I’m currently growing Wild Rocket arugula and pulled some out of the snow for this morning’s omelet.
Just note that unlike kale or cabbage, arugula gets woody with cold exposure. As a result, it’s not ideal for fresh eating. Add it to soups, stir-fries, egg dishes, or garlicky braised greens.
If you like the taste of celery, consider growing celeriac root as part of your autumn/winter garden. Some people have difficulty growing it after a snow, but I’ve found that it does just fine as long as it has a straw blanket to guard it against direct moisture.
Giant Prague celeriac has yielded the best results to date as far as snow-tolerant root vegetables go. Again, since this was cultivated in a colder region (the Czech Republic), it thrives well in similar growing zones.
I’ve made the mistake of growing Italian beets in my garden, assuming that they would be frost-hardy because they’re beets. Oh, I was wrong.
Chioggia beets, in particular, practically shrieked and shriveled as soon as the first snowflake hit their greenery, so they’re a no.
Now, I grow Cylindra (Formanova) beets in autumn and winter instead. They’re originally from Denmark, and I can almost hear their Viking-like roars of triumph when they emerge from frozen soil in full, deep crimson health.
Sejren er vores!
I’m a huge fan of heirloom carrots, especially if they’re interesting colors. This year’s Scarlet Nantes were some of the best I’ve ever had, but they crapped out in early autumn. If you’re looking for snow-tolerant species, those ain’t on the list.
In contrast, the Uzbek golden carrots are still going strong at the end of November.
Sure, I have to pour hot water into their containers so I can dig them out of the nearly frozen soil, but oh, they are exquisite. Again, Uzbekistan = colder climate = cold-hardy veg. Win-win.
Long before people could import culinary spices from around the world, my European ancestors grew whatever they could to add flavor (any flavor…) to their meals.
Horseradish was a welcome addition, as it provided a warming bite to all kinds of meals. It’s also amazingly snow hardy and won’t die in Scandinavian or Siberian type winter weather.
Horseradish doesn’t grow well from seeds, so try to get your hands on some young plants from your local greenhouse or nursery. Plant them about a week after the last frost date in your area.

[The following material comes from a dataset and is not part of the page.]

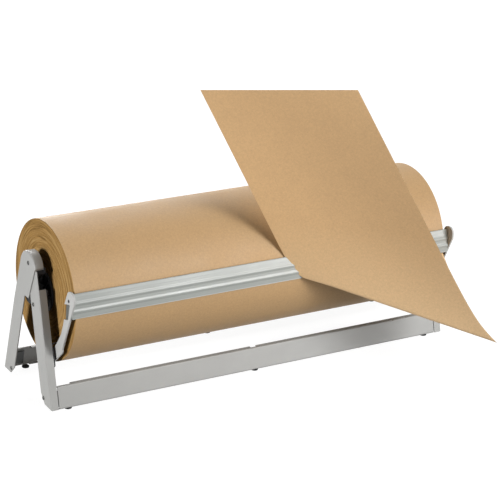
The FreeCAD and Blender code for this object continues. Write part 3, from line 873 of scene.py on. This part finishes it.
# ---- roll ----
@dataclass
class Roll:
    """Wound paper on its core, plugs and rod."""

    finishes: Finishes
    length: float = 610.0
    radius: float = 101.4
    core_outer: float = 22.5
    rings: int = 84
    sides: int = 192
    rim_step: float = 0.35
    rod_radius: float = 6.3
    hub_radius: float = 10.8
    hub_end: float = 326.4
    plug_radius: float = 18.95
    plug_end: float = 280.0
    flange_radius: float = 30.0
    flange: float = 2.5
    ribs: int = 8
    rib_half: float = 0.8
    rib_rise: float = 1.4
    rib_lean: float = 3.2

    def build(self) -> None:
        """Dress the solids and wind the paper."""
        dress(("core_tube",), self.finishes.core)
        dress(("spindle_rod",), self.finishes.steel)
        self.plugs()
        self.paper()

    def plugs(self) -> None:
        """Flanged core plugs with a bearing hub, stiffened by ribs."""
        work = Workpiece()
        axis = (0.0, 0.0, AXIS_HEIGHT)
        hub, rod, rim, plug = self.hub_radius, self.rod_radius, self.flange_radius, self.plug_radius
        face = -self.length / 2 - self.flange
        back = face + self.flange
        work.turn([(-self.hub_end, rod), (-self.hub_end, hub - 1.0), (-self.hub_end + 1.0, hub),
                   (face - 1.0, hub), (face - 0.4, hub + 0.6), (face, hub + 1.6), (face, rim - 4.0),
                   (face - 0.5, rim - 3.4), (face - 0.5, rim - 0.6), (face + 0.1, rim), (back, rim),
                   (back, plug), (-self.plug_end, plug), (-self.plug_end + 1.0, plug - 0.75),
                   (-self.plug_end + 1.0, rod), (-self.hub_end, rod)], axis, RIGHT, 64)
        near, far, half = hub - 0.4, rim - 5.0, self.rib_half
        for index in range(self.ribs):
            known = set(work.bm.verts)
            work.plate([(near, -half), (far, -half), (far, half), (near, half)],
                       face + 0.3, face - self.rib_rise, 0.25)
            new = [v for v in work.bm.verts if v not in known]
            lean = [v for v in new if v.co.x < face - 0.6 and v.co.y < hub + 1.5]
            bmesh.ops.translate(work.bm, vec=(-self.rib_lean, 0.0, 0.0), verts=lean)
            turn = Matrix.Rotation(math.tau * index / self.ribs, 4, "X")
            bmesh.ops.transform(work.bm, matrix=Matrix.Translation(axis) @ turn, verts=new)
        work.both_sides()
        work.finish("dressed_core_plugs", Body.ROLL, self.finishes.plastic, "black_plastic", "core_plugs")

    def end_step(self, radius: float, side: int) -> float:
        """How far the turns at a radius stand back from the roll's end.

        Args:
            radius: of the turns.
            side: -1 at the left end, 1 at the right.

        Returns:
            The step in millimetres.
        """
        wave = noise.noise(Vector((radius * 0.21, side * 7.0, 0.0)))
        fine = noise.noise(Vector((radius * 1.3, side * 3.0, 5.0)))
        rim = 0.315 if radius > self.radius - 2.2 else 0.0
        return 0.45 + 0.35 * wave + 0.22 * fine + rim

    def paper(self) -> None:
        """Wound paper with uneven turns at both ends."""
        work = Workpiece()
        half = self.length / 2
        depth = self.radius - 0.5 - self.core_outer
        radii = [self.core_outer + depth * i / self.rings for i in range(self.rings + 1)]
        left = [(-half + self.end_step(r, -1), r) for r in radii]
        right = [(half - self.end_step(r, 1), r) for r in reversed(radii)]
        outer = [(x, self.radius) for x in (-half + self.rim_step, -half / 2, 0.0, half / 2, half - self.rim_step)]
        profile = left + outer + right + [left[0]]
        work.turn(profile, (0.0, 0.0, AXIS_HEIGHT), RIGHT, self.sides)
        bmesh.ops.recalc_face_normals(work.bm, faces=work.bm.faces[:])
        for face in work.bm.faces:
            if abs(face.normal.x) > 0.5:
                face.material_index = 1
        piece = work.finish("wound_paper", Body.ROLL, self.finishes.roll, "kraft_roll", "paper_roll", 60.0)
        piece.data.materials.append(self.finishes.ends)


# ---- sheet ----
@dataclass
class PulledSheet:
    """Strip of paper drawn out under the bar, half torn off and folded up over itself.

    Its corners are the tear's end and the right corner under the bar, the fold's free tip, and the two corners of
    the cut end. A place on it has u, from 0 on the torn edge to 1 on the right one, and a share or row along it.
    """

    finishes: Finishes
    tear: Triple = (54.3, -107.0, 149.8)
    bar_corner: Triple = (302.2, -104.6, 147.5)
    tip: Triple = (288.0, -275.0, 70.9)
    top_left: Triple = (-117.3, -88.0, 447.0)
    top_right: Triple = (41.8, -231.8, 470.4)
    curl: tuple[Point, Point] = ((-0.05, 37.0), (0.93, 17.0))
    hang: Triple = (1.0, 12.0, -28.0)
    hollow: Triple = (7.5, 8.7, 3.5)
    band_radius: float = 101.9
    band_low: float = -2.1
    band_high: float = 12.0
    band_row: float = 0.7
    fold: float = 7.0
    columns: int = 60
    thickness: float = 0.25
    flat: Point = (0.251, 0.687)

    def lip(self, u: float) -> Vector:
        """Point on the line where the strip leaves the bar."""
        return Vector(self.tear).lerp(Vector(self.bar_corner), u)

    def crease(self, u: float) -> Vector:
        """Point on the fold's line."""
        return Vector(self.tear).lerp(Vector(self.tip), u)

    def low(self, u: float, s: float) -> Vector:
        """Point of the lower layer, which hangs a little.

        Args:
            u: place across the strip.
            s: 0 at the bar to 1 at the fold.

        Returns:
            The point, in millimetres.
        """
        lip, crease = self.lip(u), self.crease(u)
        middle = lip.lerp(crease, 0.5) + Vector(self.hang) * u
        return lip.lerp(middle, s).lerp(middle.lerp(crease, s), s)

    def high(self, u: float, s: float) -> Vector:
        """Point of the upper layer, whose edges curl next to the fold.

        Args:
            u: place across the strip.
            s: 0 at the fold to 1 at the cut end.

        Returns:
            The point, in millimetres.
        """
        (left, left_pull), (right, right_pull) = self.curl
        foot = self.crease(left + (right - left) * u)
        pull = (self.crease(u) - foot) * math.exp(-s * (left_pull + (right_pull - left_pull) * u))
        end = Vector(self.top_left).lerp(Vector(self.top_right), u)
        dent = Vector(self.hollow) * (math.sin(math.pi * u) * math.sin(math.pi * s))
        return foot.lerp(end, s) + pull + dent

    def at(self, u: float, row: float) -> Vector:
        """Point of the strip.

        Args:
            u: place across the strip.
            row: 0 under the bar, 1 at its lip, 2 at the fold and 3 at the cut end.

        Returns:
            The point, in millimetres.
        """
        if row < 1.0:
            share = min(row / self.band_row, 1.0)
            angle = self.band_high + (self.band_low - self.band_high) * share
            wrapped = Vector((self.lip(u).x, *polar(self.band_radius, angle)))
            return wrapped.lerp(self.low(u, 0.0), max(0.0, (row - self.band_row) / (1.0 - self.band_row)))
        crease = self.crease(u)
        below = max((self.low(u, 0.0) - crease).length, 1e-6)
        above = (self.high(u, 1.0) - crease).length
        reach = min(self.fold * min(1.0, u * 6 + 0.05), below * 0.45)
        away = (row - 2.0) * (below if row < 2.0 else above)
        if abs(away) >= reach:
            return self.low(u, row - 1.0) if row < 2.0 else self.high(u, row - 2.0)
        share = (away + reach) / (2 * reach)
        first = self.low(u, 1.0 - reach / below)
        last = self.high(u, reach / above)
        return first.lerp(crease, share).lerp(crease.lerp(last, share), share)

    def rows(self) -> list[float]:
        """Rows of the grid, closer together round the fold.

        Returns:
            Their values in order.
        """
        band = [i * 0.1 for i in range(7)] + [self.band_row, 0.85]
        lower = [1.0 + 0.9 * i / 24 for i in range(25)]
        close = [1.9 + 0.12 * i / 24 for i in range(1, 25)]
        upper = [2.02 + 0.98 * i / 60 for i in range(1, 61)]
        return band + lower + close + upper

    def build(self) -> None:
        """Lay the strip on a grid and give it its thickness."""
        rows = self.rows()
        work = Workpiece()
        bmesh.ops.create_grid(work.bm, x_segments=self.columns, y_segments=len(rows) - 1, size=0.5)
        for vert in work.bm.verts:
            index = round((vert.co.y + 0.5) * (len(rows) - 1))
            vert.co = self.at(vert.co.x + 0.5, rows[index])
        bmesh.ops.remove_doubles(work.bm, verts=work.bm.verts[:], dist=MERGED)
        area = sum(face.calc_area() for face in work.bm.faces) * MM * MM
        piece = work.finish("pulled_strip", Body.STAND, self.finishes.sheet, "kraft_sheet", "pulled_sheet", 180.0)
        skin = piece.modifiers.new("paper", "SOLIDIFY")
        skin.thickness = self.thickness * MM
        skin.offset = 0.0
        rim = piece.modifiers.new("flat rim", "WEIGHTED_NORMAL")
        rim.weight = 100
        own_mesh(piece)
        log.info("pulled_strip: flat area %.4f m2", area)


# ---- surroundings ----
def seen_directly(tree: bpy.types.NodeTree) -> Socket:
    """Value that is 1 for rays from the camera, from gloss and through glass, and 0 for the rest.

    Args:
        tree: the nodes that it joins.

    Returns:
        The value output.
    """
    path = tree.nodes.new("ShaderNodeLightPath")
    share = path.outputs["Is Camera Ray"]
    for ray in ("Is Glossy Ray", "Is Transmission Ray"):
        most = tree.nodes.new("ShaderNodeMath")
        most.operation = "MAXIMUM"
        tree.links.new(share, most.inputs[0])
        tree.links.new(path.outputs[ray], most.inputs[1])
        share = most.outputs[0]
    return share


@dataclass(frozen=True)
class Lamp:
    """Square soft lamp that faces the dispenser, in metres and watts."""

    name: str
    place: Triple
    size: float
    power: float
    aim: Triple = (0.0, 0.07, 0.15)

    def hang(self) -> None:
        """Put the lamp in its place."""
        data = bpy.data.lights.new(self.name, "AREA")
        data.shape = "SQUARE"
        data.size = self.size
        data.energy = self.power
        lamp = bpy.data.objects.new(self.name, data)
        turn = (Vector(self.aim) - Vector(self.place)).to_track_quat("-Z", "Y").to_matrix().to_4x4()
        lamp.matrix_world = Matrix.Translation(self.place) @ turn
        bpy.context.scene.collection.objects.link(lamp)


@dataclass
class Studio:
    """Floor, lamps, world and camera."""

    azimuth: float = -31.019
    elevation: float = 21.817
    roll: float = 2.82
    distance: float = 2.85661
    target: Triple = (0.025766, 0.073, 0.155013)
    lens: float = 139.01
    shift: Point = (0.0009, 0.0043)
    floor_size: float = 6.0
    floor_drop: float = 0.0002
    floor_grey: Shade = (0.13, 0.13, 0.13, 1.0)
    floor_glow: float = 0.92
    world_light: float = 0.03
    lamps: tuple[Lamp, ...] = (
        Lamp("left_lamp", (-2.4, -0.3, 0.5), 0.55, 48.0),
        Lamp("front_lamp", (0.85, -1.75, 1.23), 0.9, 36.0),
        Lamp("low_lamp", (1.3, -2.05, 0.3), 0.9, 25.0),
        Lamp("top_lamp", (0.3, 1.6, 1.9), 1.0, 30.0),
        Lamp("rear_lamp", (0.3, 2.5, 0.6), 1.0, 26.0),
        Lamp("right_lamp", (2.4, 0.6, 0.6), 1.0, 18.0),
    )

    def build(self) -> None:
        """Set up everything round the dispenser."""
        self.camera()
        self.floor()
        self.world()
        for lamp in self.lamps:
            lamp.hang()
        bpy.context.scene.view_settings.view_transform = "Standard"

    def camera(self) -> None:
        """Long lens from the front left, above."""
        a, e, r = (math.radians(x) for x in (self.azimuth, self.elevation, self.roll))
        back = Vector((math.sin(a) * math.cos(e), -math.cos(a) * math.cos(e), math.sin(e)))
        right = Vector((math.cos(a), math.sin(a), 0.0))
        up = back.cross(right)
        across = right * math.cos(r) + up * math.sin(r)
        upright = up * math.cos(r) - right * math.sin(r)
        data = bpy.data.cameras.new("camera")
        data.lens = self.lens
        data.sensor_width = 36.0
        data.shift_x, data.shift_y = self.shift
        data.clip_end = 50.0
        camera = bpy.data.objects.new("camera", data)
        turn = Matrix((across, upright, back)).transposed().to_4x4()
        camera.matrix_world = Matrix.Translation(Vector(self.target) + back * self.distance) @ turn
        bpy.context.scene.collection.objects.link(camera)
        bpy.context.scene.camera = camera

    def floor(self) -> None:
        """Pale floor that shows white to the camera but keeps the shadow."""
        work = bmesh.new()
        bmesh.ops.create_grid(work, x_segments=1, y_segments=1, size=self.floor_size)
        mesh = bpy.data.meshes.new("floor")
        work.to_mesh(mesh)
        work.free()
        floor = bpy.data.objects.new("floor", mesh)
        floor.location.z = -self.floor_drop
        bpy.context.scene.collection.objects.link(floor)
        board = Board("floor")
        board.coat(self.floor_grey, 0.9)
        plain = board.shader.outputs[0]
        glow = board.add("ShaderNodeEmission", {"Color": WHITE, "Strength": self.floor_glow})
        both = board.add("ShaderNodeAddShader", {0: plain, 1: glow.outputs[0]})
        pick = board.add("ShaderNodeMixShader", {0: seen_directly(board.tree), 1: plain, 2: both.outputs[0]})
        board.feed(board.tree.nodes["Material Output"].inputs["Surface"], pick.outputs[0])
        mesh.materials.append(board.material)

    def world(self) -> None:
        """White surroundings for the camera, softer light for the object."""
        world = bpy.data.worlds.new("studio")
        bpy.context.scene.world = world
        world.use_nodes = True
        tree = world.node_tree
        light = tree.nodes["Background"]
        white = tree.nodes.new("ShaderNodeBackground")
        for node, strength in ((light, self.world_light), (white, 1.0)):
            node.inputs["Color"].default_value = WHITE
            node.inputs["Strength"].default_value = strength
        pick = tree.nodes.new("ShaderNodeMixShader")
        tree.links.new(seen_directly(tree), pick.inputs[0])
        tree.links.new(light.outputs[0], pick.inputs[1])
        tree.links.new(white.outputs[0], pick.inputs[2])
        tree.links.new(pick.outputs[0], tree.nodes["World Output"].inputs["Surface"])


def corners(box: tuple[Vector, Vector]) -> list[list[float]]:
    """A box as plain lists."""
    return [list(box[0]), list(box[1])]


def main() -> None:
    """Build the dispenser and its surroundings."""
    logging.basicConfig(level=logging.INFO, format="%(message)s")
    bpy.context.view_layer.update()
    finishes = Finishes()
    Studio().build()
    for part in (Stand(finishes), Cutter(finishes), Roll(finishes), PulledSheet(finishes)):
        part.build()
        log.info("%s built", type(part).__name__)


if __name__ == "__main__":
    main()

Long after my other onions have either been harvested or turned to mush in the ground, my leeks keep going strong.
Maybe it’s because they’re native to harsh, cold climates, or perhaps they know they’re destined for the soup pot and are hanging on for dear life…
Either way, I’ve pulled these out of knee-deep snow in December, and they were still absolutely gorgeous. Aim for Giant Musselburgh or Bandit varieties if you’re in a locale that’s as snowy as mine. Oh, and sow the seeds directly into the ground, as they do NOT transplant well.
Okay, this one was a huge surprise to me the first year after I grew it. Parsley is biennial, and I didn’t expect it to survive the -30 winter weather we had that year.
Imagine my surprise when I lifted a massive ice sheet out of my potager garden and discovered a huge pile of parsley. It wasn’t merely still alive; it was thriving quite merrily.
Interestingly, I’ve found that curly varieties are much more snow-tolerant than flat-leaved ones. So far, the double-curled parsley I’ve grown has proven to be the hardiest.
You may be familiar with rosemary (Salvia rosmarinus) as a seasoning for poultry and potatoes alike. This hardy perennial herb looks like a miniature evergreen tree, which is why many people assume that it’s a snow-tolerant species.
It isn’t, generally. Rosemary is a Mediterranean herb that thrives best in warmer climates. So why add it to this list? Simply because—like so many other plants—the key is to choose the right variety for your climate.
I grow a variety called “Arp“, which is hardy to -10°F/-24°C, and won’t be killed by a sudden snow dump. I’d still recommend growing your rosemary in pots so you can bring them indoors if things get super cold, but at least you know this cultivar won’t fall into a swoon at the first snowfall.
12. Winter Savory
As far as snow-friendly herbs go, winter savory (Satureja montana) certainly lives up to its name. I have dug down through three feet of snow and hacked off sprigs of this to cook with in late January, and it was still doing fine.
Try to get your hands on a variety that’s been grown within 100 miles of your own garden. That way you know it’ll thrive in your own space. I’ve grown several varieties of this herb, all to good effect, so you don’t need to worry too much about finding a specific snow-tolerant one. They all are.
Choose Wisely for Your Climate, but Diversify Too
If there’s one thing I can really recommend, it’s diversifying your garden’s portfolio. What I mean by this is not necessarily planting all your snow-tolerant species in late summer for a winter harvest, nor planting all your delicate species in springtime.
Plant some snow-savvy species as soon as the ground thaws, and keep tender veg growing as long as possible. Why? Because weather can be downright dizzying with its fluctuations and lack of predictability.
Do you live in a place that can get a snowstorm in July and a freak heat wave in November? Then you run the risk of losing all your crops if you’ve only planted species that thrive in specific, expected weather patterns.
Plant beets and kale in springtime in the coolest, shadiest spots in your yard. Keep tender greens growing as long as possible in the autumn. Plant as much as you can in all the spaces you have available, with full knowledge that you may lose 1/3 of what you plant to inclement weather.
That way, whether things heat up or cool down unexpectedly, you’ll still have more food to eat than you expected.